Overall, the Working for Families changes met their objectives without significant disincentive effects

The evidence from the evaluation is consistent with the WfF changes being effective in meeting their objectives.

  • The WfF changes met the "income adequacy" objective as low and middle income families received the bulk of the increased expenditure, and child poverty rates were reduced for lower income families with at least one adult in paid work. However there was no significant change in hardship rates for beneficiaries with children.
  • The WfF changes met the "making work pay" objective as they were effective in supporting 8,100 sole parents into paid work and enabling them to remain in paid work, though some barriers to work still remain for sole parents.
  • The WfF changes met the "delivery that supports people into work" objective as the funding for WfF is reaching the intended recipients in low and middle income families and feedback on the delivery of the WfF changes was predominantly positive.

For higher income families the WfF changes did result in increased disposable incomes and higher EMTRs.  The impact of these on employment appears to be muted.

1 The WfF changes were implemented during a strong economy with low unemployment and a shortage of skilled and unskilled labour.
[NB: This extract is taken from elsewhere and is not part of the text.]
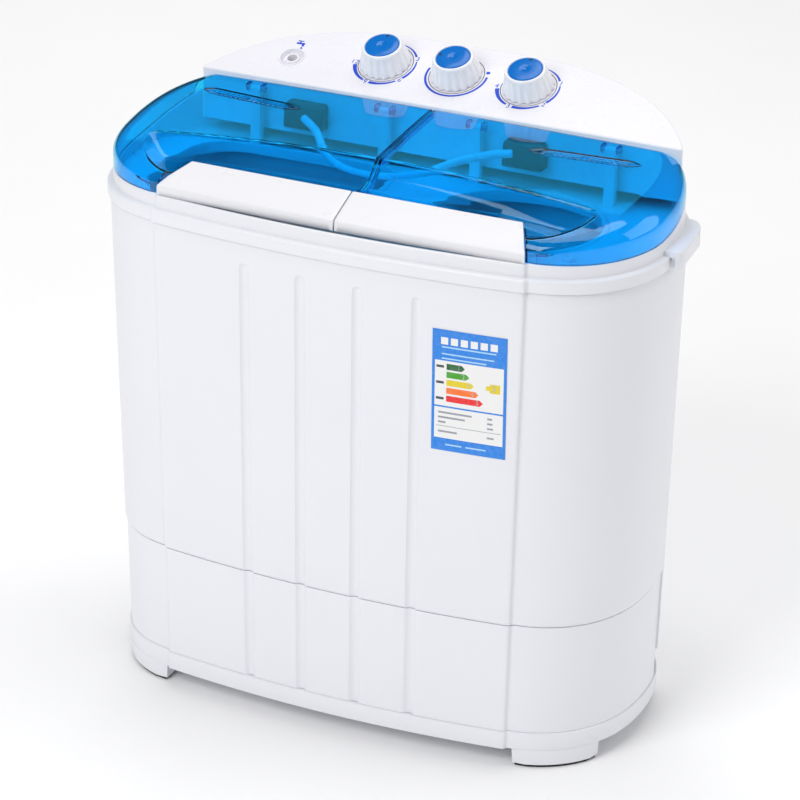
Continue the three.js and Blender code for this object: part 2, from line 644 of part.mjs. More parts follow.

Reforms which gave parents a greater choice in combining parenting and paid work accompanied the WfF package.

2 In 2004, before the WfF changes, WfF Tax Credits were called Family Assistance. Family Assistance was renamed to WfF Tax Credits in 2007. For simplicity we have used the name WfF Tax Credits during the periods when the group of payments was still called Family Assistance.

3 Balancing working and caring was a policy priority for the government at the time. The Choices for Working, Caring and Living 10-year plan of action was released in August 2006.

4 Second earners in couple parent families are defined as the parent with the least attachment to the labour market.

5 Total income including net taxable income and payments from WfF Tax Credits, the Accommodation Supplement, Childcare Assistance and other transfers including Child Support.